Opportunities still exist for the parties to the 2015 Iran nuclear deal to come to an agreement in Vienna, says Russia’s lead negotiator, a day before the resumption of the high-profile negotiations in the Austrian capital, whose main goal, as asserted by the Iranian side, is to remove Washington’s anti-Iran sanctions.
“The attitude is positive, in a sense that it is necessary to make every effort to successfully finish the talks, as the alternatives vary between bad and really bad,” Russia’s permanent representative to the international organizations in Vienna, Mikhail Ulyanov, told Sputnik on Sunday.
“Opportunities to come to an agreement still exist,” he added.
On Saturday, Ulyanov’s Iranian counterpart, Ali Baqeri-Kani, left Tehran for Vienna to take part in the first round of the Vienna talks under President Ebrahim Raeisi and the seventh since they were launched in early April.
The Raeisi administration insists that its primary target in the talks is to have all of the United States’ unlawful sanctions removed in a verifiable manner.
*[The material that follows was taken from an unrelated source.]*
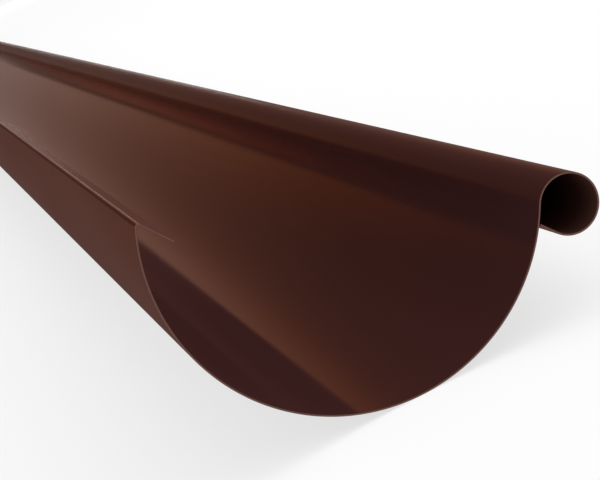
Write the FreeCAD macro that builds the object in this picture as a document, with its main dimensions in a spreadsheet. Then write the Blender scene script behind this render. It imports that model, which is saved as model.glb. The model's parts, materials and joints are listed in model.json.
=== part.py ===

The US slapped several rounds of sanctions on Tehran following its withdrawal from the nuclear agreement, officially called the Joint Comprehensive Plan of Action (JCPOA), despite the International Atomic Energy Agency (IAEA)’s 15 consecutive reports saying that Iran had continued to fully observe all of its obligations under the JCPOA.
The Biden administration, which had promised to return to the JCPOA and call off the so-called maximum pressure on Tehran, now calls for a mutual return to the deal.
Tehran says it never left the deal in the first place to have to return to it. It also stresses the need for the US to remove all of its sanctions in practice and provide a guarantee that it will never leave the deal again in order to gain a seat at the JCPOA table.
Ulyanov lays out root causes of nuclear case
Days earlier, Ulyanov told the IAEA Board of Governors that the root causes of Iran’s reduction of its nuclear obligations under the JCPOA need to be mentioned whenever discussing the issue.
“No one talks about the root causes,” Ulyanov said, adding, “It must be remembered that the termination of the temporary application of the Additional Protocol was the result of the [US] policy of ‘maximum pressure’ and the assassination of an Iranian scientist.”
He was making a reference to the assassination of Mohsen Fakhrizadeh, Iran’s top nuclear scientist, on November 27, 2021, in a terrorist attack widely attributed to the Israeli regime.
On May 8, 2019, exactly a year after the US withdrawal from the JCPOA, Iran announced that it was no longer bound by certain limitations on its nuclear program, triggering the “dispute resolution mechanism” under paragraph 36 of the deal, which provided Iran with the option of taking reciprocal measures in the face of the significant non-performance of the other parties, in particular the US.
Prior to that, during both the Obama and Trump administrations, Iran had triggered the mechanism a number of times but refrained from taking reciprocal measures in order to keep the path of diplomacy open.
Since May 2019, Iran has been taking incremental “remedial measures” including enriching uranium to 60% purity and stopping its voluntary implementation of the Additional Protocol, after which Tehran and the IAEA have been at loggerheads.
Despite the disagreements, however, the IAEA has continued to confirm that Iran has not made a move to build nuclear weapons.
Iran has repeatedly said that it is not after developing nuclear weapons.